**DATA ROWS**
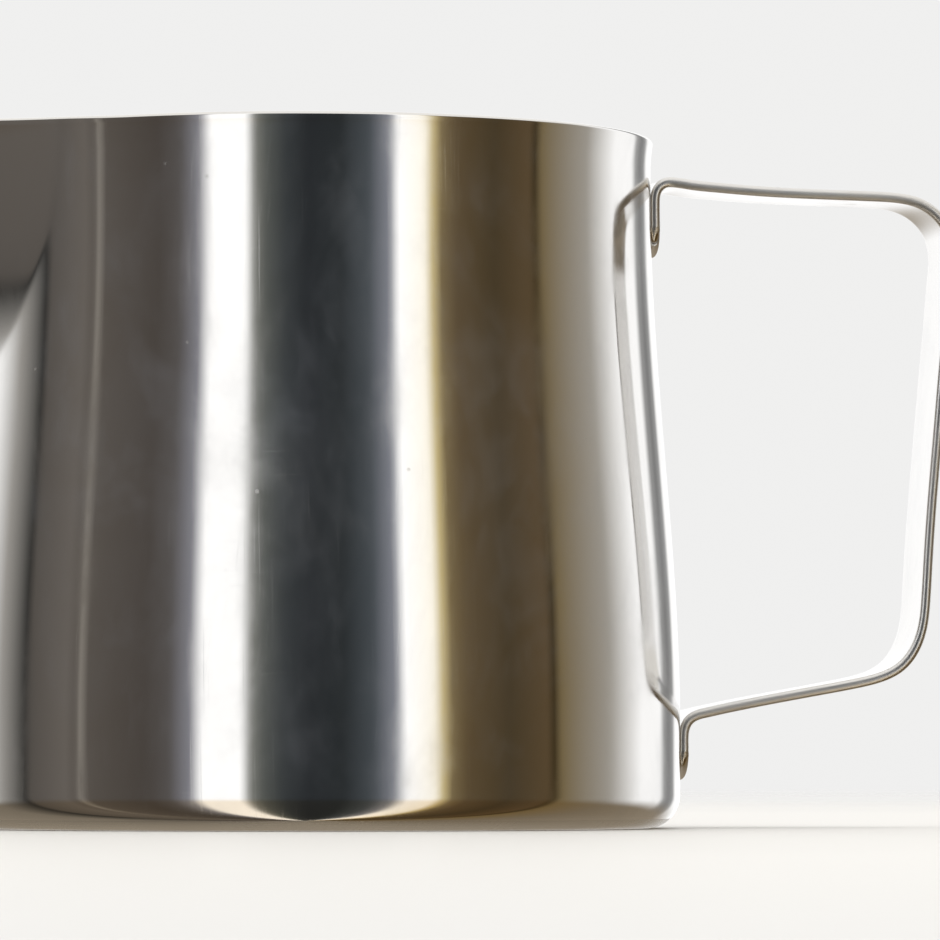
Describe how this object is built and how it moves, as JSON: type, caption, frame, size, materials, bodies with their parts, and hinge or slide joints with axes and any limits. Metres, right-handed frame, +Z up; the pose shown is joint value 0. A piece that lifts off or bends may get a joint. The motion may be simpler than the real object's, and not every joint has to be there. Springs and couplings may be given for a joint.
{
  "type": "milk frothing pitcher",
  "caption": "Open polished steel pitcher with a slightly bell-shaped wall, a creased pouring spout and a bent strap handle, for steaming and pouring milk.",
  "frame": {"origin": "centre of the base, on the plane of the flat foot ring that rests on the table", "axes": "+Z up through the open mouth, +X towards the strap handle, -X towards the tip of the pouring spout; the XZ plane is the plane of symmetry"},
  "size_m": [0.1473, 0.0998, 0.0932],
  "materials": {
    "body_steel": "mirror polished stainless steel outside, satin inside",
    "handle_steel": "mirror polished stainless steel strip with rounded edges",
    "weld_steel": "fused spot-weld nuggets between strip and wall"
  },
  "bodies": {
    "root": {"body_shell": "body_steel", "handle_strap": "handle_steel", "upper_tab_spot_welds": "weld_steel", "lower_tab_spot_welds": "weld_steel"}
  },
  "joints": []
}
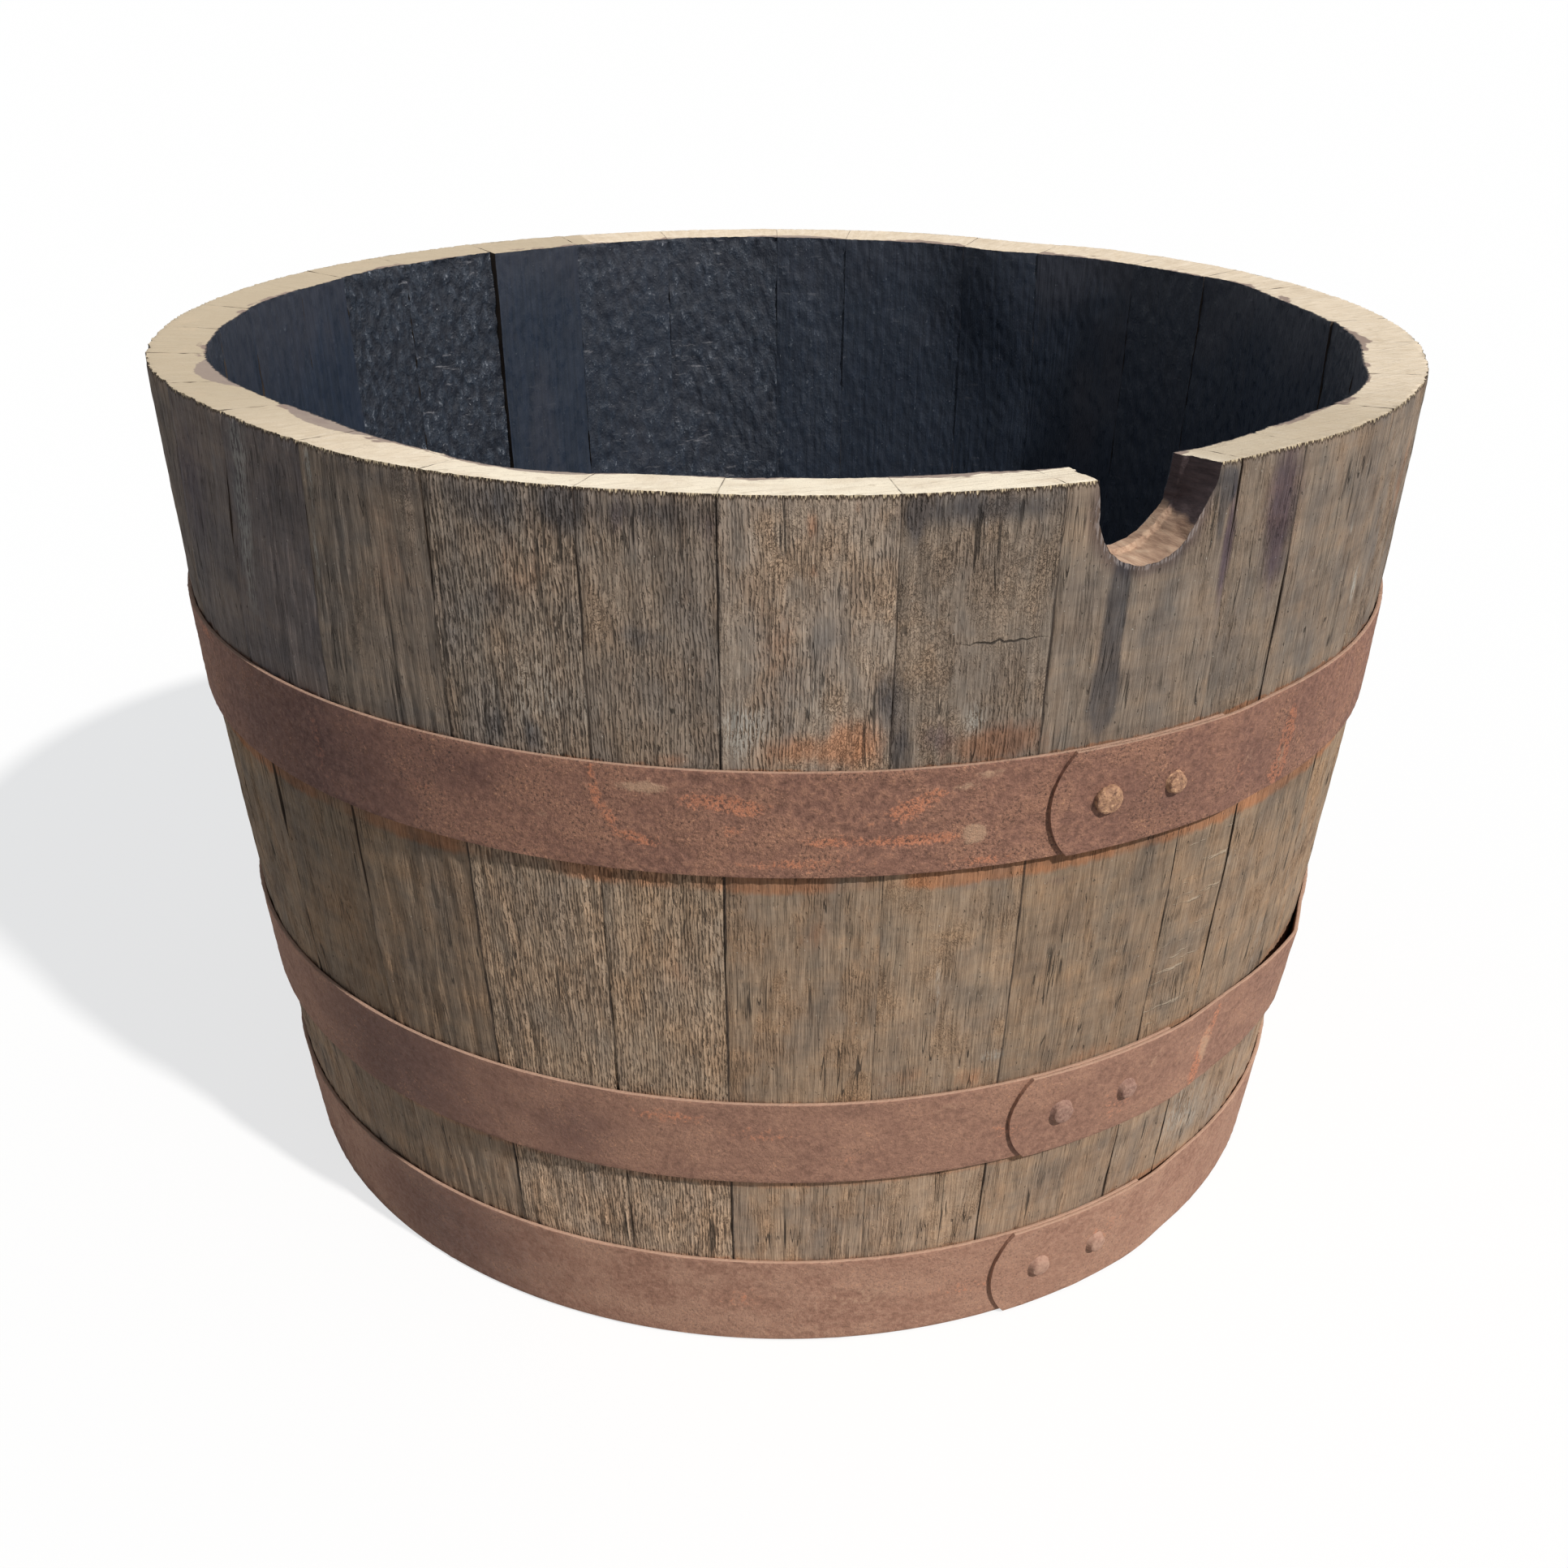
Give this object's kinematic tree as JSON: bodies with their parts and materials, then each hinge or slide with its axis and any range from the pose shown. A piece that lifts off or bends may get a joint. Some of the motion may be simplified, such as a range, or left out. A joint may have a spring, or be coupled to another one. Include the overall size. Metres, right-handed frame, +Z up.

**TASK**
Point out every line holding the string "shown" and copy it.

**EXERCISE RESULT**
Describe how this object is built and how it moves, as JSON: type, caption, frame, size, materials, bodies with their parts, and hinge or slide joints with axes and any limits. Metres, right-handed frame, +Z up; the pose shown is joint value 0. A piece that lifts off or bends may get a joint. The motion may be simpler than the real object's, and not every joint has to be there. Springs and couplings may be given for a joint.
Give this object's kinematic tree as JSON: bodies with their parts and materials, then each hinge or slide with its axis and any range from the pose shown. A piece that lifts off or bends may get a joint. Some of the motion may be simplified, such as a range, or left out. A joint may have a spring, or be coupled to another one. Include the overall size. Metres, right-handed frame, +Z up.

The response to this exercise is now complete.